## AIM OF THE TASK
Repeat the line that contains "solids %d volume", the line that contains "if empty is", and all lines between them, exactly and with no other lines.

## DATA PROVIDED
····················
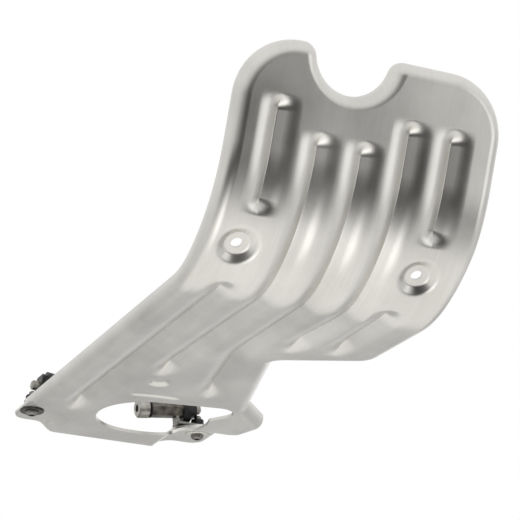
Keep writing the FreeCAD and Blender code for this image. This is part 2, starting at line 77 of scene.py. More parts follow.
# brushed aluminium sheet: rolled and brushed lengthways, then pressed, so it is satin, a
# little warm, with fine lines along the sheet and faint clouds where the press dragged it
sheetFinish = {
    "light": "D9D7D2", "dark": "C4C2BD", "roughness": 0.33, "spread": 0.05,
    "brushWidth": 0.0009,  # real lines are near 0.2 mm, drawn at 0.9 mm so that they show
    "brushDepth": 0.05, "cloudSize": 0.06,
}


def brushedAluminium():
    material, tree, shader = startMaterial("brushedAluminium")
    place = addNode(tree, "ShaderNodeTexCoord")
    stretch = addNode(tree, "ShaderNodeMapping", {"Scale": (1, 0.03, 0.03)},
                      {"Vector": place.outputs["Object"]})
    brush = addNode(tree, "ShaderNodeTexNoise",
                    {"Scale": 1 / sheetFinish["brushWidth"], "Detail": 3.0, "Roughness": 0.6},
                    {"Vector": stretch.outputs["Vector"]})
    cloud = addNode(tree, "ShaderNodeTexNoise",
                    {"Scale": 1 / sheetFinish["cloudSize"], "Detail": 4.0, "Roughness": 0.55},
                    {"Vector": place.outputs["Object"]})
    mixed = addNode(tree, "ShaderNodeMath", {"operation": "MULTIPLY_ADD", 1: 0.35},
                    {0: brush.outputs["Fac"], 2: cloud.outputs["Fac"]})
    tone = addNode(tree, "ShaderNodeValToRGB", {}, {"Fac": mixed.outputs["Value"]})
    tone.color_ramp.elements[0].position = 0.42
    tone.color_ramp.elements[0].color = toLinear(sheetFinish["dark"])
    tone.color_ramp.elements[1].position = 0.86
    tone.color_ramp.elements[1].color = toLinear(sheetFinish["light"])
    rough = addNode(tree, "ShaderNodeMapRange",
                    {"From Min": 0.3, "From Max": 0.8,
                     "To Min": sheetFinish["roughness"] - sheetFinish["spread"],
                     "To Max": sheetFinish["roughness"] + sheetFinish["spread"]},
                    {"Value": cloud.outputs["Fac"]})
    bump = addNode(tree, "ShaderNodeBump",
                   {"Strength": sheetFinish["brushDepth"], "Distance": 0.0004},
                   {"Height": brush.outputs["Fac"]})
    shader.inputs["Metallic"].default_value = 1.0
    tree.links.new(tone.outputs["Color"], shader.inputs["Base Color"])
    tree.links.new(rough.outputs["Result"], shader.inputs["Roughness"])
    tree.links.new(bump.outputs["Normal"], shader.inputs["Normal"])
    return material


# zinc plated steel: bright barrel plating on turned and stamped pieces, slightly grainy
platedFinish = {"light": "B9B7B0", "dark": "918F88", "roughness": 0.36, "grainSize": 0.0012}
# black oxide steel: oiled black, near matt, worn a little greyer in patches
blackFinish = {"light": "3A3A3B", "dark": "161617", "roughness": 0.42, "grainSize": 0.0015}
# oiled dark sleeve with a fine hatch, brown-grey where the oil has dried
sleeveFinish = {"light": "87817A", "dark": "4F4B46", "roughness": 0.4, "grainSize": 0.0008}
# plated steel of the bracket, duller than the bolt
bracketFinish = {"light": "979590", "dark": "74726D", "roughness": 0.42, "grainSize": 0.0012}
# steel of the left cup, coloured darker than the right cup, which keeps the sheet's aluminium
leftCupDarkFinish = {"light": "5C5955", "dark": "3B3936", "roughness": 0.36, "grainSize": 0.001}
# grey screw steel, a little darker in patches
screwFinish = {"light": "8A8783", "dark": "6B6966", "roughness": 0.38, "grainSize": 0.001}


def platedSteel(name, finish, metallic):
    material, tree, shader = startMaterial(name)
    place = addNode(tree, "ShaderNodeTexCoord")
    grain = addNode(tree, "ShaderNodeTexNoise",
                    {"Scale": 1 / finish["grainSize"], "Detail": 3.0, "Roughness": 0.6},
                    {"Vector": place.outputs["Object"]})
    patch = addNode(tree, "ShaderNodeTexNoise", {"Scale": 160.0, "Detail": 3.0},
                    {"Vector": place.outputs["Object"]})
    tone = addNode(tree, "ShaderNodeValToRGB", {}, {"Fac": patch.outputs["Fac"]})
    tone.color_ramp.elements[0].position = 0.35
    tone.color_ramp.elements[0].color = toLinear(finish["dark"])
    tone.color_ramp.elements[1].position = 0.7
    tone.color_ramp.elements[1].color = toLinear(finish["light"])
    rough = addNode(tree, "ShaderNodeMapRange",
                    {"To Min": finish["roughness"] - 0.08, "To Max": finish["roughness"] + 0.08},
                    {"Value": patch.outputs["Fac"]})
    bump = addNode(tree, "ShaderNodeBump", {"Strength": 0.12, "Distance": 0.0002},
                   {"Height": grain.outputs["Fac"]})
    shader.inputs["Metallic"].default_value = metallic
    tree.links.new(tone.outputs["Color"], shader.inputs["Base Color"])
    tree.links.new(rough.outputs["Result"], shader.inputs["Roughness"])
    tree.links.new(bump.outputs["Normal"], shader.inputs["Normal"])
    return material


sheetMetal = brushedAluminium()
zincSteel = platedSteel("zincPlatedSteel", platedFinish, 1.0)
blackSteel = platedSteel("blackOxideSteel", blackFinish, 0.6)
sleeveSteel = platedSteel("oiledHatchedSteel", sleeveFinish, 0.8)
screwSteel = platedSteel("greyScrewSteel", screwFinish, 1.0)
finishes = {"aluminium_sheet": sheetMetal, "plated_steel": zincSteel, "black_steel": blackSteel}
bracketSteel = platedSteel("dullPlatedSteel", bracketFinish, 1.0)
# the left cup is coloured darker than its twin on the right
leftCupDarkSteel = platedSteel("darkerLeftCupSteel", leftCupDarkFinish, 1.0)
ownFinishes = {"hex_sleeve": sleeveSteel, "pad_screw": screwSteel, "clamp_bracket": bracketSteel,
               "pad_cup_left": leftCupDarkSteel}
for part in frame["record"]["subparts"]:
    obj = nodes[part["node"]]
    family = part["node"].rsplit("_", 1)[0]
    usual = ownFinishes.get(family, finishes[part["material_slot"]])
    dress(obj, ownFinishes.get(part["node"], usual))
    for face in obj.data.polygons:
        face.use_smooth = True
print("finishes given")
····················
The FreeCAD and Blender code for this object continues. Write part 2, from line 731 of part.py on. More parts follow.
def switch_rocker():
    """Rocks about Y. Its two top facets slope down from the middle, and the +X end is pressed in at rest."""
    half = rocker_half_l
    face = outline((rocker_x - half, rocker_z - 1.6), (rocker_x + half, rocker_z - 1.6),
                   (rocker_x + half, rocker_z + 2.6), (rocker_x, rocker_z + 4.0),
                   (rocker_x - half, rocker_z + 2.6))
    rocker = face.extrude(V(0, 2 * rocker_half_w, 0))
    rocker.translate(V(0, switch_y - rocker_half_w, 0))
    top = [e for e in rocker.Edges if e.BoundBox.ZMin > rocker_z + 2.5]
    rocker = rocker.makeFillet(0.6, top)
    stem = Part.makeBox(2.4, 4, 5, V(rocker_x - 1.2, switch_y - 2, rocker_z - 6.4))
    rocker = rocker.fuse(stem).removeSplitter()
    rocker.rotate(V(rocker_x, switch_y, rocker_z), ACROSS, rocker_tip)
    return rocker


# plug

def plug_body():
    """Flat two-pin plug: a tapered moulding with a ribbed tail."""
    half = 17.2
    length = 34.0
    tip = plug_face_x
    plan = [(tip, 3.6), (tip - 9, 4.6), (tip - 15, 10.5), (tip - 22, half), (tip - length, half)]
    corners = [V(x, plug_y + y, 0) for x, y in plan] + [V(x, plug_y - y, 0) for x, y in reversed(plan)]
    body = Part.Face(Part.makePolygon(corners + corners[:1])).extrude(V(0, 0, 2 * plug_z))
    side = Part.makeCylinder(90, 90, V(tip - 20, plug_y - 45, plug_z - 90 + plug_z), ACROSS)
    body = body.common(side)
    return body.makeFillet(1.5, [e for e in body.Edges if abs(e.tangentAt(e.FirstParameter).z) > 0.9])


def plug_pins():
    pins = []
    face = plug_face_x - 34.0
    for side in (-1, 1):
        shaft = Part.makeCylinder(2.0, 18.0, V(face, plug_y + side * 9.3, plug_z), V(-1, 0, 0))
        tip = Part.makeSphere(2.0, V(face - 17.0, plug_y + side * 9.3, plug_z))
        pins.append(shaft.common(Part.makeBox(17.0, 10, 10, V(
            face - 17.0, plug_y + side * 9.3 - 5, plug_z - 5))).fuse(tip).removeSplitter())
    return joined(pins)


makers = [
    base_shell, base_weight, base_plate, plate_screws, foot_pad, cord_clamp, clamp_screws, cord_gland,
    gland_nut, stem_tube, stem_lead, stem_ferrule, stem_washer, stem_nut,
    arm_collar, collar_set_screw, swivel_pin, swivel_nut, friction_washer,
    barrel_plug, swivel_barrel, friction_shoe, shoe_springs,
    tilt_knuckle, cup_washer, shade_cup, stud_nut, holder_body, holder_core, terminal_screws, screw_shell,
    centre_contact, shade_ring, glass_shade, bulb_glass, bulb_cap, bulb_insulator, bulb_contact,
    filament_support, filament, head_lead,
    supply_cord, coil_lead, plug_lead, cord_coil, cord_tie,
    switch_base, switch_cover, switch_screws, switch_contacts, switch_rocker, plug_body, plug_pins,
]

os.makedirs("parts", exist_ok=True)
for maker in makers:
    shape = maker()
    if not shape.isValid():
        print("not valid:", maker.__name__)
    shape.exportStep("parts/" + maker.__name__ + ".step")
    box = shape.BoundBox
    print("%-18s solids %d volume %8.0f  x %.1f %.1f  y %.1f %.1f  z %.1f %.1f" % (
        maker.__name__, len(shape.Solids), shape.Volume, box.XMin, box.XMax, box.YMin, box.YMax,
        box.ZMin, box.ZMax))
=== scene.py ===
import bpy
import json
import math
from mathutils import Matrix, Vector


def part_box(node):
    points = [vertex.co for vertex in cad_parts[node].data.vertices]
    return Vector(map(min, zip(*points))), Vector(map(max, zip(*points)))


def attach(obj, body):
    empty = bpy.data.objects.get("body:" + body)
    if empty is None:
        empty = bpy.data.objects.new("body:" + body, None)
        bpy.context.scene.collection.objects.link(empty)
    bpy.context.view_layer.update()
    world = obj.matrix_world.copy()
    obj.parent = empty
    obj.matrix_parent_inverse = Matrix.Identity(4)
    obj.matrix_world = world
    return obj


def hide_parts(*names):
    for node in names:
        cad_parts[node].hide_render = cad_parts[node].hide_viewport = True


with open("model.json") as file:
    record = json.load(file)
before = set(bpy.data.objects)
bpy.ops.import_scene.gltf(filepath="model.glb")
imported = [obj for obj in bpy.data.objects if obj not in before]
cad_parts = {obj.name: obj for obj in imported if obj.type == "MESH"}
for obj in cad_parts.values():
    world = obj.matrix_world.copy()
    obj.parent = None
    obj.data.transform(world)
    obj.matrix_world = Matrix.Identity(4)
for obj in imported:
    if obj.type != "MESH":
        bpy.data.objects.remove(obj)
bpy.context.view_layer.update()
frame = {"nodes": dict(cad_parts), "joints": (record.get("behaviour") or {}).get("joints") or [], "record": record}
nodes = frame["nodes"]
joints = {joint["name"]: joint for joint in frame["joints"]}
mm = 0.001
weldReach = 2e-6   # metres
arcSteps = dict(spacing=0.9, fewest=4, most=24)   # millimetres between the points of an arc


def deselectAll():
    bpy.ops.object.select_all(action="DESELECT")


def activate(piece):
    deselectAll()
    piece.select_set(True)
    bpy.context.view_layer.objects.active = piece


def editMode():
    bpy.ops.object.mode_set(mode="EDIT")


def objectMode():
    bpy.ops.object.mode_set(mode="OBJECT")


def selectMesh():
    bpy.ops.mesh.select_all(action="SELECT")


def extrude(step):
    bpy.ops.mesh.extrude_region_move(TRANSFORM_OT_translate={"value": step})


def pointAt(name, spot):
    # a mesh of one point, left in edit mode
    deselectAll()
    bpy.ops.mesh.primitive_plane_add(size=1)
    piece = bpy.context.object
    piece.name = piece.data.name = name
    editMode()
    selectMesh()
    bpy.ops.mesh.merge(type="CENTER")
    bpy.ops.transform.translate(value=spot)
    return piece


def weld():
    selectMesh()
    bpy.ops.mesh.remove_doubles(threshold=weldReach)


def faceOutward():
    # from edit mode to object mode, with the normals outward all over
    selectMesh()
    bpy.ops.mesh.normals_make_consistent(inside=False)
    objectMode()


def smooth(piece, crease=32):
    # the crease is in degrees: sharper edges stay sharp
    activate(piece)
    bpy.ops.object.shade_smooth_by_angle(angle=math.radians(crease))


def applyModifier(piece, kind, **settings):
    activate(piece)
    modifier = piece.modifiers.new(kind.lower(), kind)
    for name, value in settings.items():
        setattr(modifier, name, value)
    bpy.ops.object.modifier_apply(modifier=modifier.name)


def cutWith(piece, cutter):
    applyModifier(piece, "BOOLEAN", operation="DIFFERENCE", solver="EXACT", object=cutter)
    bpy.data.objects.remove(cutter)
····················
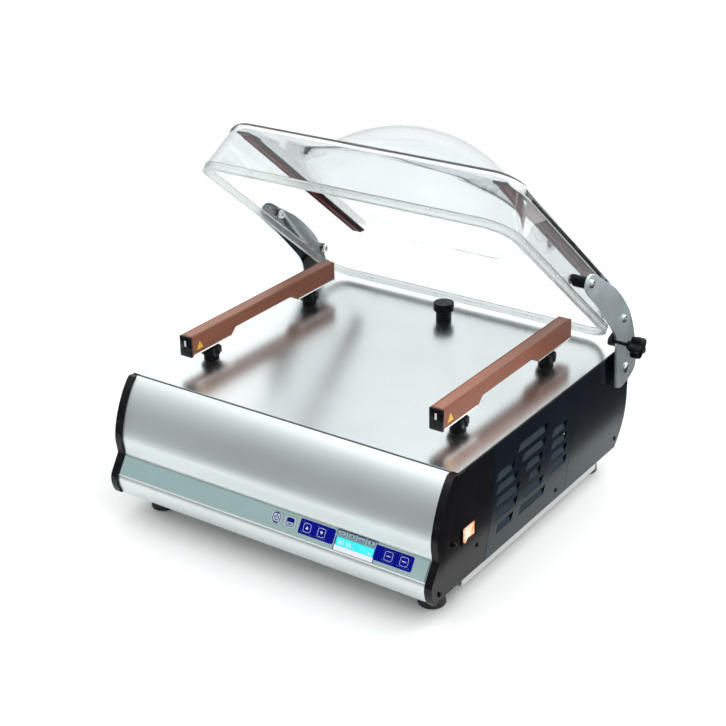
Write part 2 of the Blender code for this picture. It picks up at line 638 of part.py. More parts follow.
····················
## ANSWER TO THE EXERCISE
    print("%-18s solids %d volume %8.0f  x %.1f %.1f  y %.1f %.1f  z %.1f %.1f" % (
        maker.__name__, len(shape.Solids), shape.Volume, box.XMin, box.XMax, box.YMin, box.YMax,
        box.ZMin, box.ZMax))
=== scene.py ===
import bpy
import json
import math
from mathutils import Matrix, Vector


def part_box(node):
    points = [vertex.co for vertex in cad_parts[node].data.vertices]
    return Vector(map(min, zip(*points))), Vector(map(max, zip(*points)))


def attach(obj, body):
    empty = bpy.data.objects.get("body:" + body)
    if empty is None:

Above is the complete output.